Dr. Elin Lake-Ewald
Ph.D., ASA, FRICS
I recently wrote about the Old Masters that mattered at the famous World’s Fair of 1939. Now it’s time for the Contemporaries, that is, the contemporary artworks of 1939.
In a survey of the collection of living artists whose work was represented at this international exposition, I realized that there were far more names I didn’t recognize than I did. In order to represent the work of an entire nation, regional committees were appointed throughout the country and specific numbers allotted for the number of works that could be accepted. Then a committee of nine was appointed to represent the conservative, middle ground and radical groups, In the end about 25,000 works of art were viewed by the various juries and 1,200 finally selected for exhibition. Let’s see who made the cut.

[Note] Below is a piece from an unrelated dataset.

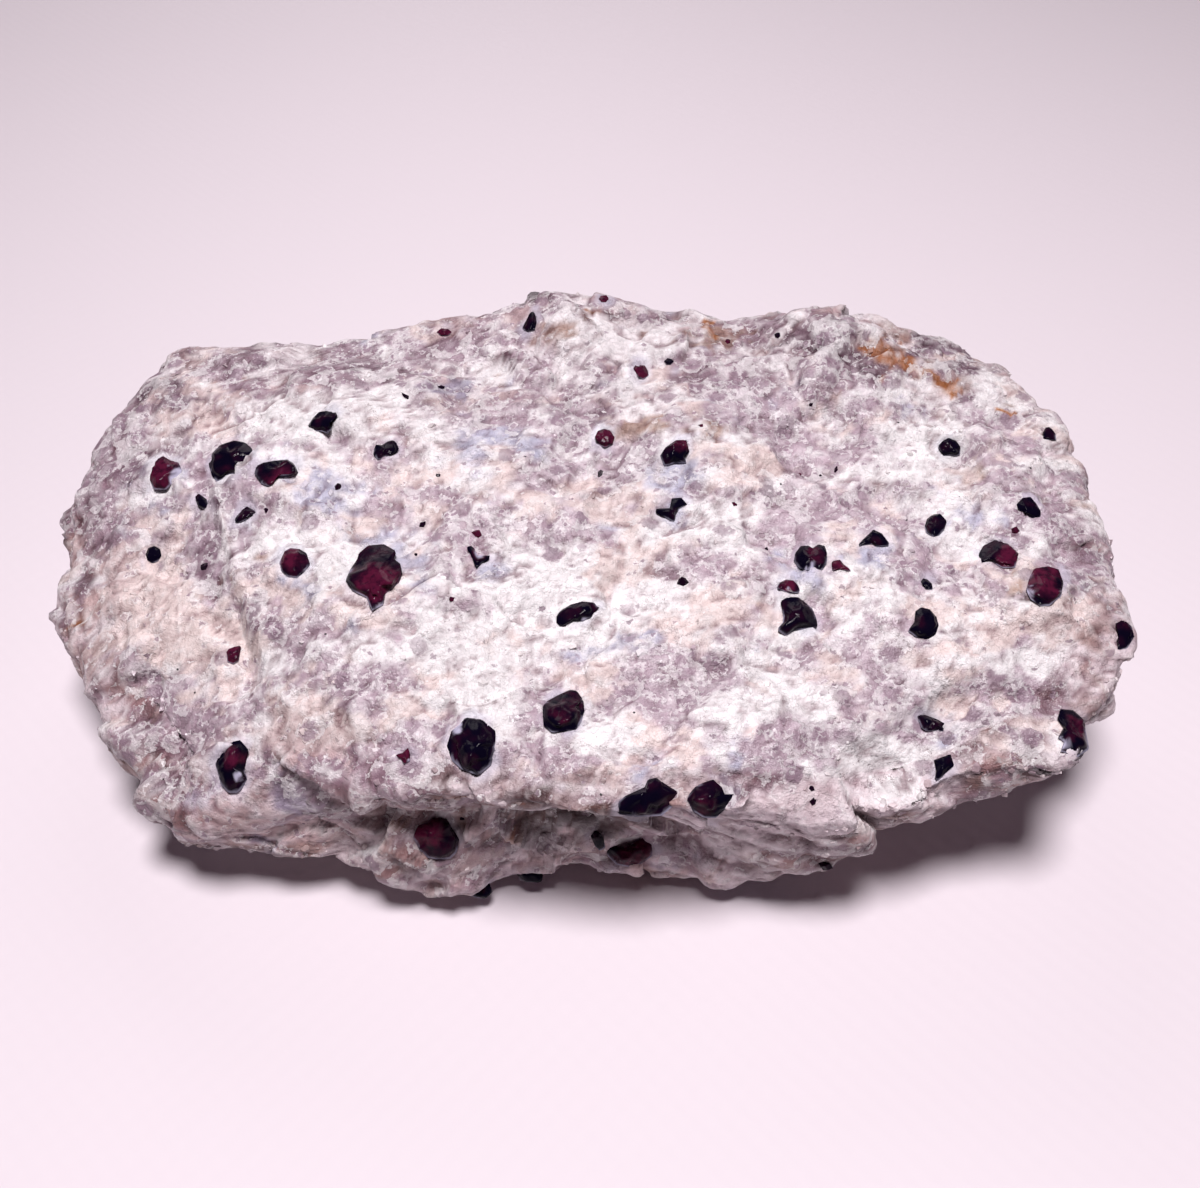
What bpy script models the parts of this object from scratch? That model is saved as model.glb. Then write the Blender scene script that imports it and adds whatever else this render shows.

I suppose that Francis Criss, New York, whose name I know well, and who was resented by “Fascism” was among the radicals, while Michele A. Carfarelli, from New York, showing “Winter, Teaneck,” was among the conservatives. The rest became a guessing game because it is difficult to view art of its time through the eyes of 78 years later. I know what became of artists at the fair like Jack Levine and Joe Jones, Hayley Lever and Max Weber, but what of Jack Wiboltt of California, Ethel Spears of Illinois, Gordon Peers of Rhode Island, Charlotte Millis of Minnesota and Richard Correll of Washington?
Think of the tedious process that it took for the artist to finally achieve a spot in the galleries of the 1939 World’s Fair. Those artists probably thought this exposure would make their careers. Perhaps for some it did, but it made me think that the market eventually sorts out who will be recognized and who will remain in Minnesota or Illinois.